12. The fitness apparatus of claim 1, wherein the gripping device is configured to support the user during hip adduction.

13. The fitness apparatus of claim 1, wherein the gripping device includes a straight bar positioned along a horizontal grip axis.

14. The fitness apparatus of claim 1, wherein the gripping device is height-adjustable.

15. The fitness apparatus of claim 1, further comprising a swivel-grip displacement adjustment system, the swivel-grip adjustment system being configured to enable adjustment of displacement between the swivel axis and the grip locus.

16. The fitness apparatus of claim 1, wherein the frame provides sufficient stability against torque without requiring the user to stand on the base, thereby enabling the line-swiveling pulley to be attached to the base via a tongue.

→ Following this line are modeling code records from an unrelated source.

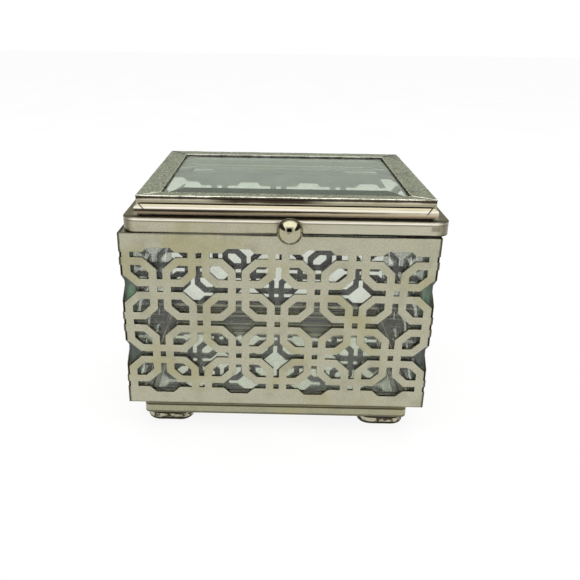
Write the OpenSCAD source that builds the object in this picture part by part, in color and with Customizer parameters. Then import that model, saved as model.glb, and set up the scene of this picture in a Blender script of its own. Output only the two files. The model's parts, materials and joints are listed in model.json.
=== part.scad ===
// Glass casket box: pierced metal panels over glass panes, a mirrored floor,
// and a hinged lid with a bevelled glass pane in a flat mitred frame.
// The body's own centre lies at X = 0, Y = 0 before the whole model is centred
// over its feet; the front faces -Y.

/* [Body] */
// Width of the body across its front
body_w = 100; // [90:1:130]
// Depth of the body from front to back
body_d = 82; // [72:1:110]
// Height of the four pierced panels
panel_h = 60.2; // [52:0.1:80]
// Thickness of the panels' sheet
sheet_t = 1.0; // [0.6:0.1:1.5]

/* [Lattice] */
// Columns of the lattice across the front and back, an even number
front_cols = 8; // [6:2:10]
// Columns of the lattice across each side, an even number
side_cols = 6; // [4:2:8]
// Rows of the lattice
lattice_rows = 4; // [2:2:6]
// Plain border above the lattice
border_top = 4.6; // [4:0.1:8]
// Plain border below the lattice
border_bottom = 4.0; // [3:0.1:8]
// How far the openings run past the middle of the top row
head_overrun = 2.4; // [1.5:0.1:3]
// How far the openings run past the middle of the bottom row
foot_overrun = 3.0; // [1.5:0.1:3.5]
// Width of the narrow slots and of the small squares
slot_w = 1.85; // [1.2:0.05:2.4]
// Width of the straps that form the octagon rings
strap_w = 2.5; // [2:0.05:3]
// Width of the diamonds from corner to corner
diamond_w = 12.2; // [9:0.1:14]

/* [Glass panes] */
// Thickness of the four panes
pane_t = 3.0; // [2:0.1:4]

/* [Rim] */
// Width of the flat rim strips around the mouth
rim_w = 4.0; // [3.5:0.1:7]
// Thickness of the rim strips
rim_t = 1.0; // [0.6:0.1:1.5]

/* [Base] */
// How far the plinth stands in from the panels' outer faces
plinth_inset = 4.2; // [4.1:0.1:9]
// Height of the plinth below the panels
plinth_h = 6.7; // [4:0.1:9]
// Radius of the plinth's upright corners
plinth_r = 2.0; // [1.5:0.1:5]
// Thickness of the base tray's sheet
tray_t = 0.7; // [0.5:0.1:1]
// Thickness of the mirror on the floor
mirror_t = 1.8; // [1:0.1:2]
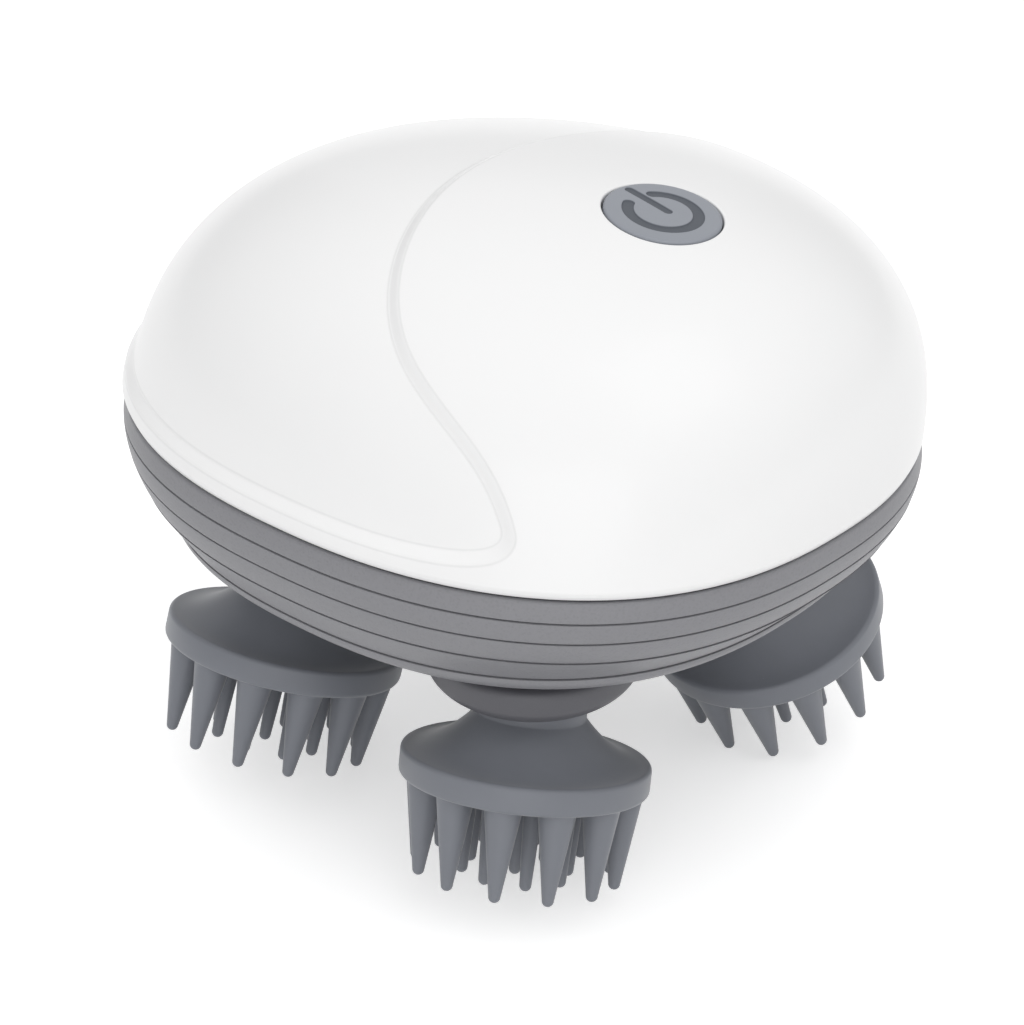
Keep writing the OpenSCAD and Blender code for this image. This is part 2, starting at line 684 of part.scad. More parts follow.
module battery() {
    color("steelblue") placed() translate([-battery_l / 2, battery_y, battery_z]) rotate([0, 90, 0]) {
        cylinder(r = battery_r, h = battery_l - 1.4);
        cylinder(r = battery_r - 1, h = battery_l - 0.9);
        cylinder(r = 3.1, h = battery_l);
    }
}

// ---- Button, its housing, its board and its switch ----
flange_top = -3.6;
flange_t = 1;
stem_low = -8;
board_top = -12;
board_t = 1.6;
housing_in_r = button_r + 1.95;
housing_out_r = housing_in_r + 1.8;
bracket_t = 2;
switch_top = stem_low - button_travel - 0.1;
module power_button() {
    color(slate) placed() in_button() {
        rotate_extrude($fn = 96) polygon([[0, stem_low], [1.8, stem_low], [1.8, flange_top - flange_t],
            [button_r + 1.6, flange_top - flange_t], [button_r + 1.6, flange_top], [button_r, flange_top],
            [button_r, -0.45], [button_r - 0.15, -0.2], [button_r - 0.5, -0.05],
            [button_r * 0.5, 0.1], [0, 0.15]]);
    }
}
module button_housing() {
    color(dark_grey) placed() in_button() translate([0, 0, board_top]) difference() {
        cylinder(r = housing_out_r, h = -4.3 - board_top);
        translate([0, 0, -1]) cylinder(r = housing_in_r, h = 20);
    }
}
module button_board() {
    color(board_green) placed() in_button() translate([0, 0, board_top - board_t])
        rotate([0, 0, -button_dir]) translate([-14, -13, 0]) cube([28, 26, board_t]);
}
module tact_switch() {
    color(steel) placed() in_button() {
        translate([-3, -3, board_top]) cube([6, 6, 2.2]);
        translate([0, 0, board_top + 2.1]) cylinder(r = 1.7, h = switch_top - board_top - 2.1);
    }
}
module button_bracket() {
    bottom = board_top - board_t - bracket_t;
    color(grey) placed() difference() {
        union() {
            in_button() rotate([0, 0, -button_dir]) translate([-16, -15.5, bottom])
                cube([32, 31, bracket_t]);
            intersection() {
                for (sx = [-1, 1], sy = [-1, 1])
                    translate([button_xy[0] + sx * 11.5, battery_y + sy * 11.2, frame_top])
                        cylinder(r = 1.6, h = 40);
                in_button() translate([-40, -40, bottom - 60]) cube([80, 80, 60.5]);
            }
        }
    }
}

// ---- Charging socket ----
socket_w = 8.9;
socket_h = 3.2;
socket_l = 7.3;
socket_board_t = 1.2;
socket_board_z = frame_z - 5.2;
// The socket's mouth lies this far inside the outline, and the board reaches this far behind the socket
socket_in = 0.9;
socket_y = half_l - socket_in - socket_l;
board_back = 6.6;
socket_board_y = socket_y - board_back;
socket_board_w = 18;
socket_board_l = 9.5;
socket_z = socket_board_z + socket_board_t + socket_h / 2;
module slot_shape(grow) {
    r = socket_h / 2 + grow;
    w = socket_w / 2 - socket_h / 2;
    union() {
        translate([-w, 0]) circle(r = r);
        translate([w, 0]) circle(r = r);
        translate([-w, -r]) square([2 * w, 2 * r]);
    }
}
module charging_board() {
    color(board_green) placed() translate([-socket_board_w / 2, socket_board_y, socket_board_z])
        cube([socket_board_w, socket_board_l, socket_board_t]);
}
module charging_socket() {
    color(steel) placed() union() {
        translate([0, socket_y, socket_z]) rotate([-90, 0, 0]) difference() {
            linear_extrude(height = socket_l) slot_shape(0);
            translate([0, 0, 1]) linear_extrude(height = socket_l) slot_shape(-0.35);
        }
        translate([-3.3, socket_y + 0.5, socket_z - 0.35]) cube([6.6, socket_l - 1.6, 0.7]);
    }
}

upper_shell();
seam_gasket();
lower_shell();
underside_plate();
power_button();
button_housing();
button_board();
tact_switch();
button_bracket();
collar(FRONT);  // collar_front
collar(RIGHT);  // collar_right
collar(LEFT);  // collar_left
collar(REAR);  // collar_rear
massage_head(FRONT);  // massage_head_front
massage_head(RIGHT);  // massage_head_right
massage_head(LEFT);  // massage_head_left
massage_head(REAR);  // massage_head_rear
head_core(FRONT);  // head_core_front
head_core(RIGHT);  // head_core_right
head_core(LEFT);  // head_core_left
head_core(REAR);  // head_core_rear
crank_shaft(FRONT);  // crank_shaft_front
crank_shaft(RIGHT);  // crank_shaft_right
crank_shaft(LEFT);  // crank_shaft_left
crank_shaft(REAR);  // crank_shaft_rear
crank_gear(FRONT);  // crank_gear_front
crank_gear(RIGHT);  // crank_gear_right
crank_gear(LEFT);  // crank_gear_left
crank_gear(REAR);  // crank_gear_rear
shaft_bush(FRONT);  // shaft_bush_front
shaft_bush(RIGHT);  // shaft_bush_right
shaft_bush(LEFT);  // shaft_bush_left
shaft_bush(REAR);  // shaft_bush_rear
shaft_seal(FRONT);  // shaft_seal_front
shaft_seal(RIGHT);  // shaft_seal_right
shaft_seal(LEFT);  // shaft_seal_left
shaft_seal(REAR);  // shaft_seal_rear
inner_frame();
centre_pin();
centre_wheel();
pinion();
motor_shaft();
motor();
battery();
charging_board();
charging_socket();
frame_screws();
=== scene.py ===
"""Looks of the electric scalp massager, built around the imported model.

The housing, the button, the collars and the silicone heads get finely meshed skins
that stand for their CAD nodes. The inner pieces keep their CAD meshes and get finishes.
Sizes are in millimetres, like the part's source, and meshes are made in metres.
"""

import json
import logging
import math
from dataclasses import dataclass, field
from enum import Enum
from typing import Callable, Sequence

import bpy
import numpy as np
from mathutils import Matrix, Vector


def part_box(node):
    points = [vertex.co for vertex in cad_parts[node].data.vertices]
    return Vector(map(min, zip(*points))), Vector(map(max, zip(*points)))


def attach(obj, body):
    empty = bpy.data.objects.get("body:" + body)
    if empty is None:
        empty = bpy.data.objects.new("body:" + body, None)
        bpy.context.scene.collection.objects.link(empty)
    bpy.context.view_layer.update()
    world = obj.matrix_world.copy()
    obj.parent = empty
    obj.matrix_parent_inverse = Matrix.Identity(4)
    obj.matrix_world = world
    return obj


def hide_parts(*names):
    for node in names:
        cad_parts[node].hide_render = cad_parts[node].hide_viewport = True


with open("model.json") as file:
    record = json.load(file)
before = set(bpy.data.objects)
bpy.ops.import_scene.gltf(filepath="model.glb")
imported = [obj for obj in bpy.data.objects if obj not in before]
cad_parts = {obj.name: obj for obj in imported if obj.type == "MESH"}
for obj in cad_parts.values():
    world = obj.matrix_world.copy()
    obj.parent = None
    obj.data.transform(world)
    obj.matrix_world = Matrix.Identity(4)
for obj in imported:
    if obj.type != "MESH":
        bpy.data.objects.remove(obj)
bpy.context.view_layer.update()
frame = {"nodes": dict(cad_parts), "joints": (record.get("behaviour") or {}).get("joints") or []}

log = logging.getLogger("massager")

MM = 0.001
TINY = 1e-9
Point2 = tuple[float, float]
Colour = tuple[float, float, float]


class Head(Enum):
    """The four heads, named by where they stand in the photograph."""

    FRONT = "front"
    RIGHT = "right"
    LEFT = "left"
    REAR = "rear"


# which way each head slants and how far its fingers are turned, in degrees
HEAD_ANGLES: dict[Head, Point2] = {
    Head.FRONT: (206.0, -4.6), Head.RIGHT: (-10.0, 20.4),
    Head.LEFT: (182.5, 3.8), Head.REAR: (20.0, 5.0)}


# --------------------------------------------------------------------------- shader toolkit
class Nodes:
    """The node tree of a material or a world, with helpers that add nodes."""

    def __init__(self, tree: bpy.types.NodeTree) -> None:
        """Wraps a tree."""
        self.tree = tree

    def node(self, kind: str, settings: dict | None = None, inputs: dict | None = None,
             output: int | str = 0) -> "Socket":
        """Adds a node, sets it up and links it.

        Args:
            kind: Blender's node type.
            settings: The node's attributes, which are set first.
            inputs: Values or Sockets by input name or number.
            output: Which output to hand back.

        Returns:
            The chosen output, wrapped.
        """
        made = self.tree.nodes.new(kind)
        for key, value in (settings or {}).items():
            setattr(made, key, value)
        for key, value in (inputs or {}).items():
            self.feed(made.inputs[key], value)
        return Socket(self, made.outputs[output])

    def feed(self, target: bpy.types.NodeSocket, value: object) -> None:
        """Links a Socket to an input, or sets the input's own value.

        Args:
            target: The input.
            value: A Socket, a number, or a tuple.
        """
        if isinstance(value, Socket):
            self.tree.links.new(value.socket, target)
        elif isinstance(value, tuple) and target.type == "RGBA":
            target.default_value = (*value[:3], 1.0)
        else:
            target.default_value = value

    def mix(self, factor: "Socket | float", a: "Socket | Colour", b: "Socket | Colour") -> "Socket":
        """Mixes two colours.

        Args:
            factor: 0 gives a, 1 gives b.
            a: First colour.
            b: Second colour.

        Returns:
            The mixed colour.
        """
        return self.node("ShaderNodeMix", {"data_type": "RGBA"}, {0: factor, 6: a, 7: b}, output=2)

    def axes(self, vector: "Socket") -> tuple["Socket", "Socket", "Socket"]:
        """Splits a vector into X, Y and Z."""
        split = self.node("ShaderNodeSeparateXYZ", inputs={0: vector}).socket.node
        return tuple(Socket(self, output) for output in split.outputs)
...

17. The fitness apparatus of claim 1, wherein the resistance-transmitting line is routed from its pullable end horizontally to the line-swiveling pulley at the base, then vertically upward to an intermediate guiding pulley of the resistance-activating pulley assembly at a proximal end of a transverse arm, then along the transverse arm toward a rear end of the frame to a resistance-activating pulley of the resistance-activating pulley assembly at a distal end of the transverse arm, such that the line is configured to communicate with the resistance element to provide resistance for full range of motion of hip extension and hip abduction exercise.

18. The fitness apparatus of claim 1, wherein the apparatus is adapted to rout the line: such that the line provides both:

a) from its pullable end to the line-swiveling pulley that is positioned at a front end of the apparatus in front of the gripping device, at the base; then

b) from the line-swiveling pulley upward and rearward to a rear end of the apparatus behind the gripping device, via the resistance-activating pulley assembly,

i) resistance from the resistance element at the rear end; and

ii) extensiveness of the leaning space extending continuously from the front end, over the gripping device, to the rear end, for full range of motion of any combination of hip extension and hip abduction exercise.